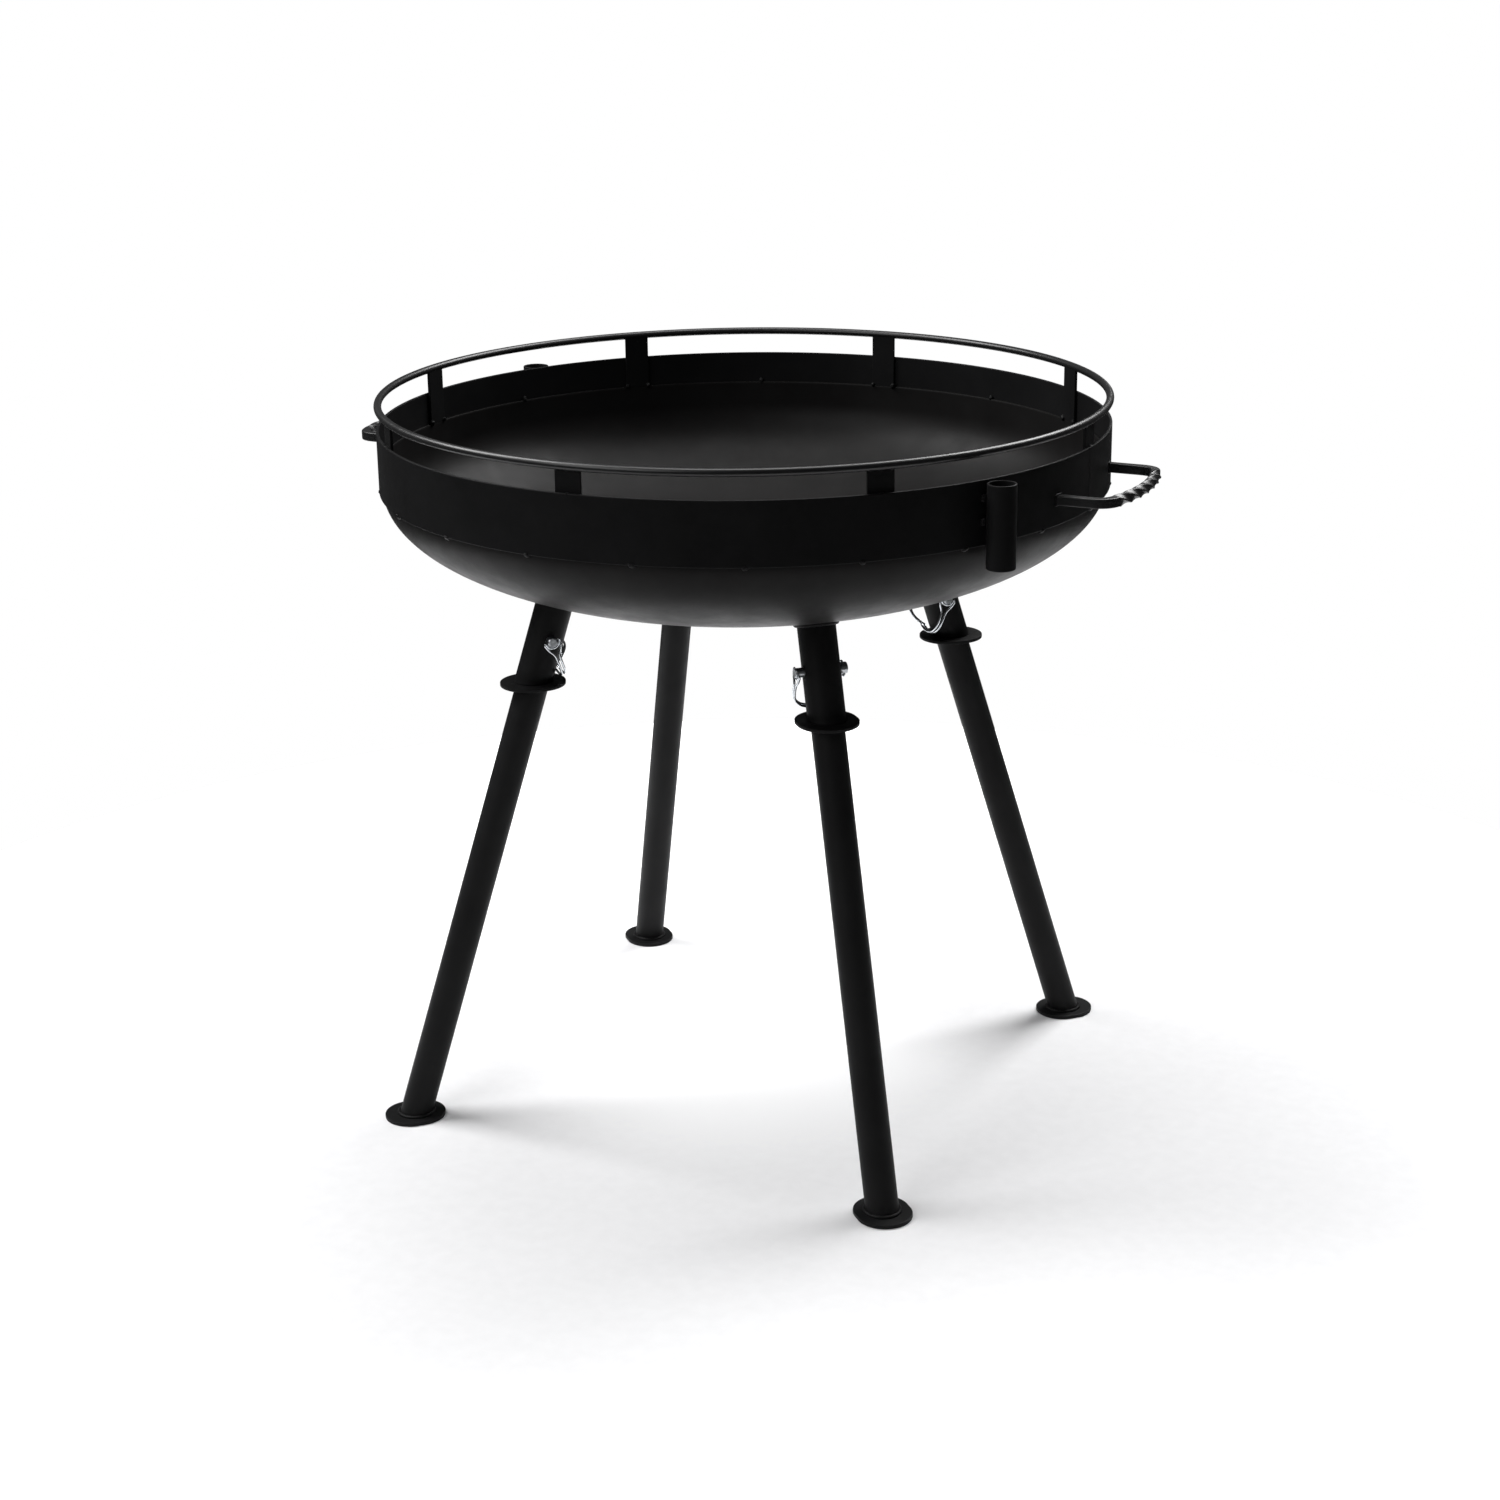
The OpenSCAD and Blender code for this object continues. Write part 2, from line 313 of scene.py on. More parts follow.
BEAD_SIDES = 12
BEAD_PITCH = 3.2 * MM
BEAD_RIPPLE = 0.16
BEAD_WANDER = 0.22
BEAD_WANDER_SPAN = 6 * MM
BEAD_END = 0.35
BLOB_LUMP = 0.28
BLOB_LUMPS_ACROSS = 1.7
BLOB_VARIETY = 900


def bead(path, radius, closed=True):
    """A weld bead along a path: a round cord with the ripples of the weld pool."""
    travelled = 0.0
    scales = []
    for i, point in enumerate(path):
        if i:
            travelled += (point - path[i - 1]).length
        pool = abs(math.sin(math.pi * travelled / BEAD_PITCH))
        wander = noise.noise(point / BEAD_WANDER_SPAN) * BEAD_WANDER
        scales.append(1 + BEAD_RIPPLE * pool + wander)
    if not closed:
        scales[0] = scales[-1] = BEAD_END
    first = (path[1] - path[0]).orthogonal()
    return swept(path, circle(radius, BEAD_SIDES), first, closed, scales=scales)


def blob(centre, outward, size, flat):
    """A weld tack: a lumpy drop of metal that is flat * size thick along outward."""
    work = bmesh.new()
    bmesh.ops.create_icosphere(work, subdivisions=3, radius=1)
    turn = outward.to_track_quat("Z", "Y").to_matrix()
    points = []
    for vert in work.verts:
        lump = 1 + BLOB_LUMP * noise.noise(vert.co * BLOB_LUMPS_ACROSS + centre * BLOB_VARIETY)
        local = Vector((vert.co.x, vert.co.y, vert.co.z * flat)) * lump * size
        points.append(centre + turn @ local)
    faces = [tuple(vert.index for vert in face.verts) for face in work.faces]
    work.free()
    return points, faces


# ---------------------------------------------------------------- materials

def node_link(tree, source, output, target, socket):
    tree.links.new(source.outputs[output], target.inputs[socket])


def noise_node(tree, coords, scale, detail, roughness=0.55):
    """Noise at so many features to the metre."""
    made = tree.nodes.new("ShaderNodeTexNoise")
    made.inputs["Scale"].default_value = scale
    made.inputs["Detail"].default_value = detail
    made.inputs["Roughness"].default_value = roughness
    node_link(tree, coords, "Object", made, "Vector")
    return made


def ramp_node(tree, source, stops):
    """A colour ramp over a noise: stops are (place, colour)."""
    made = tree.nodes.new("ShaderNodeValToRGB")
    for element, (place, colour) in zip(made.color_ramp.elements, stops):
        element.position = place
        element.color = (*colour, 1)
    node_link(tree, source, "Fac", made, "Fac")
    return made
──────
Directions for this task: Quote the entire listing above exactly.

The completed task:
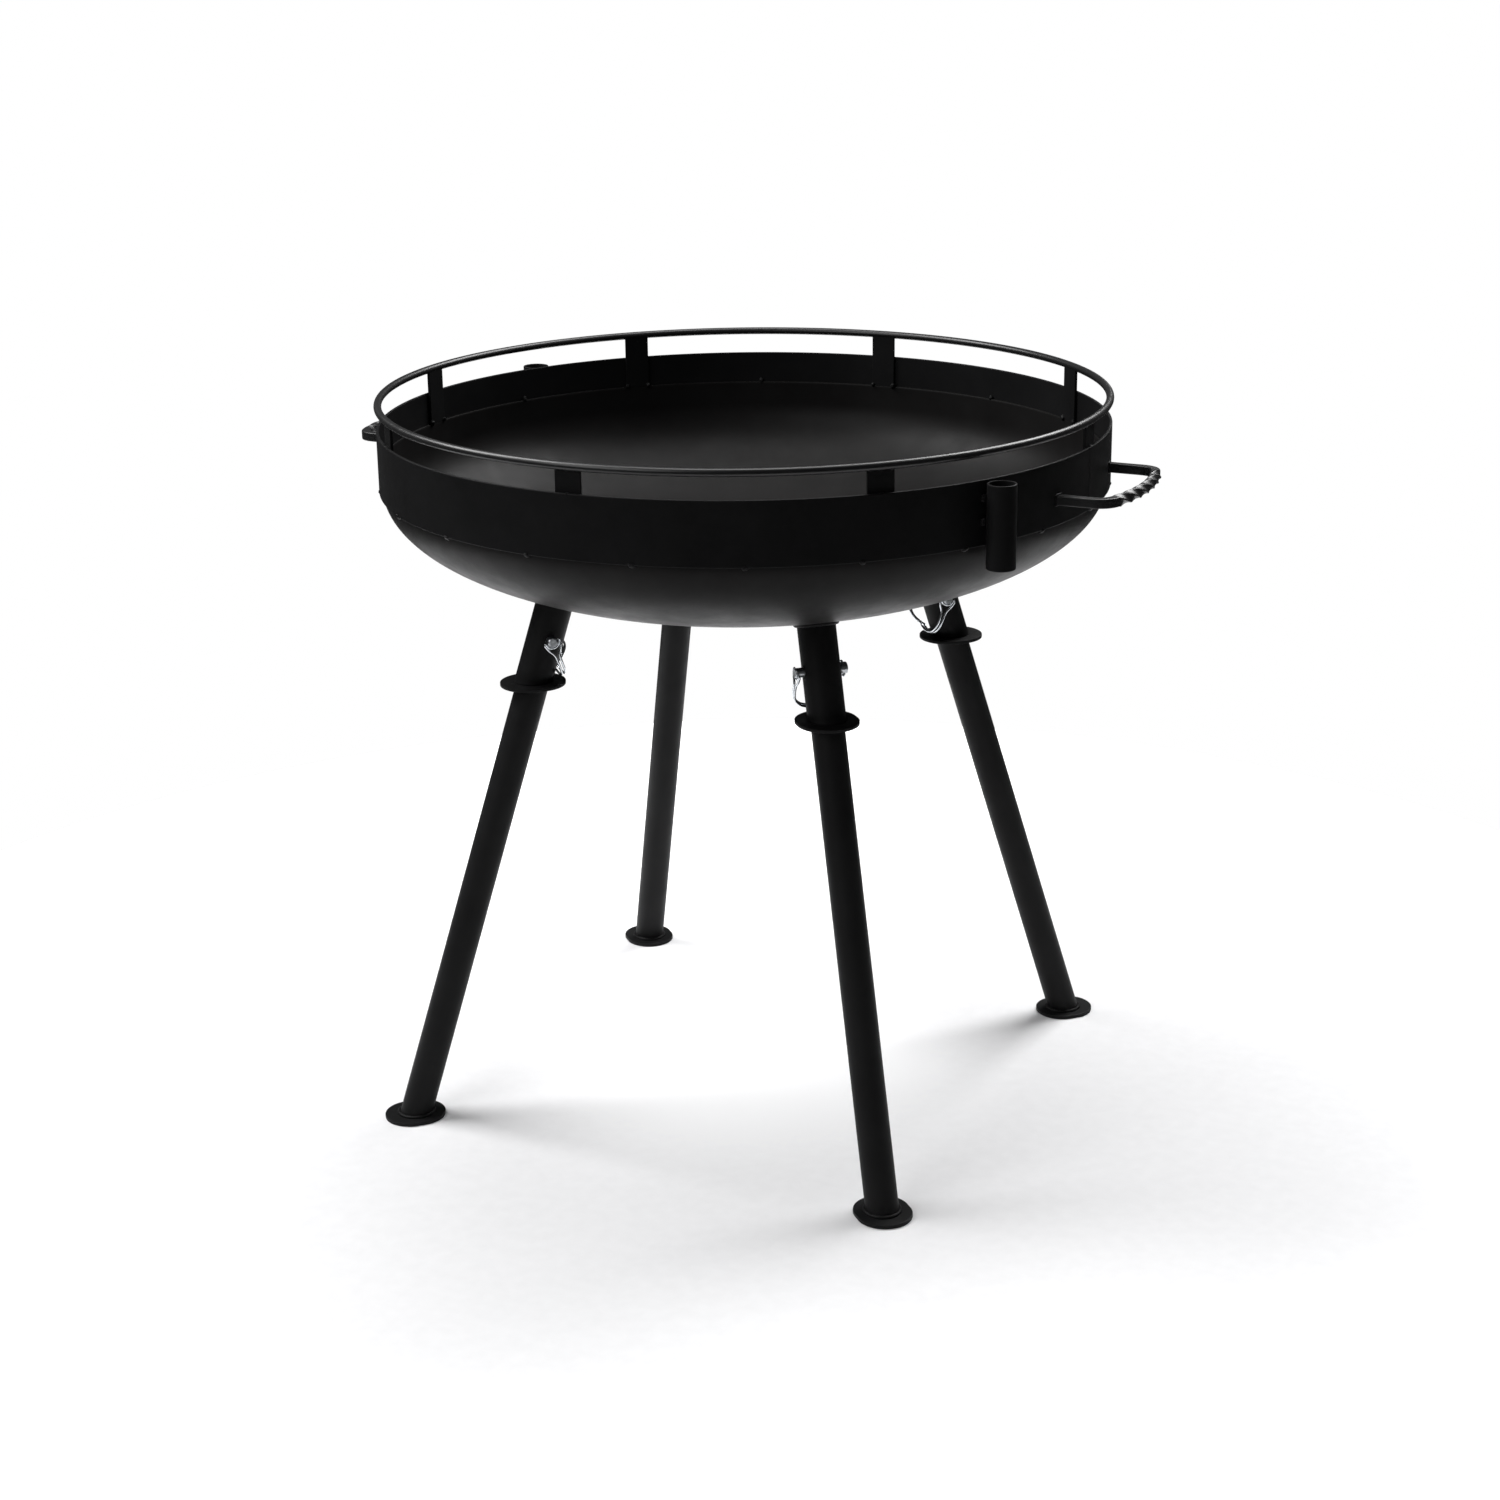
The OpenSCAD and Blender code for this object continues. Write part 2, from line 313 of scene.py on. More parts follow.
BEAD_SIDES = 12
BEAD_PITCH = 3.2 * MM
BEAD_RIPPLE = 0.16
BEAD_WANDER = 0.22
BEAD_WANDER_SPAN = 6 * MM
BEAD_END = 0.35
BLOB_LUMP = 0.28
BLOB_LUMPS_ACROSS = 1.7
BLOB_VARIETY = 900


def bead(path, radius, closed=True):
    """A weld bead along a path: a round cord with the ripples of the weld pool."""
    travelled = 0.0
    scales = []
    for i, point in enumerate(path):
        if i:
            travelled += (point - path[i - 1]).length
        pool = abs(math.sin(math.pi * travelled / BEAD_PITCH))
        wander = noise.noise(point / BEAD_WANDER_SPAN) * BEAD_WANDER
        scales.append(1 + BEAD_RIPPLE * pool + wander)
    if not closed:
        scales[0] = scales[-1] = BEAD_END
    first = (path[1] - path[0]).orthogonal()
    return swept(path, circle(radius, BEAD_SIDES), first, closed, scales=scales)


def blob(centre, outward, size, flat):
    """A weld tack: a lumpy drop of metal that is flat * size thick along outward."""
    work = bmesh.new()
    bmesh.ops.create_icosphere(work, subdivisions=3, radius=1)
    turn = outward.to_track_quat("Z", "Y").to_matrix()
    points = []
    for vert in work.verts:
        lump = 1 + BLOB_LUMP * noise.noise(vert.co * BLOB_LUMPS_ACROSS + centre * BLOB_VARIETY)
        local = Vector((vert.co.x, vert.co.y, vert.co.z * flat)) * lump * size
        points.append(centre + turn @ local)
    faces = [tuple(vert.index for vert in face.verts) for face in work.faces]
    work.free()
    return points, faces


# ---------------------------------------------------------------- materials

def node_link(tree, source, output, target, socket):
    tree.links.new(source.outputs[output], target.inputs[socket])


def noise_node(tree, coords, scale, detail, roughness=0.55):
    """Noise at so many features to the metre."""
    made = tree.nodes.new("ShaderNodeTexNoise")
    made.inputs["Scale"].default_value = scale
    made.inputs["Detail"].default_value = detail
    made.inputs["Roughness"].default_value = roughness
    node_link(tree, coords, "Object", made, "Vector")
    return made


def ramp_node(tree, source, stops):
    """A colour ramp over a noise: stops are (place, colour)."""
    made = tree.nodes.new("ShaderNodeValToRGB")
    for element, (place, colour) in zip(made.color_ramp.elements, stops):
        element.position = place
        element.color = (*colour, 1)
    node_link(tree, source, "Fac", made, "Fac")
    return made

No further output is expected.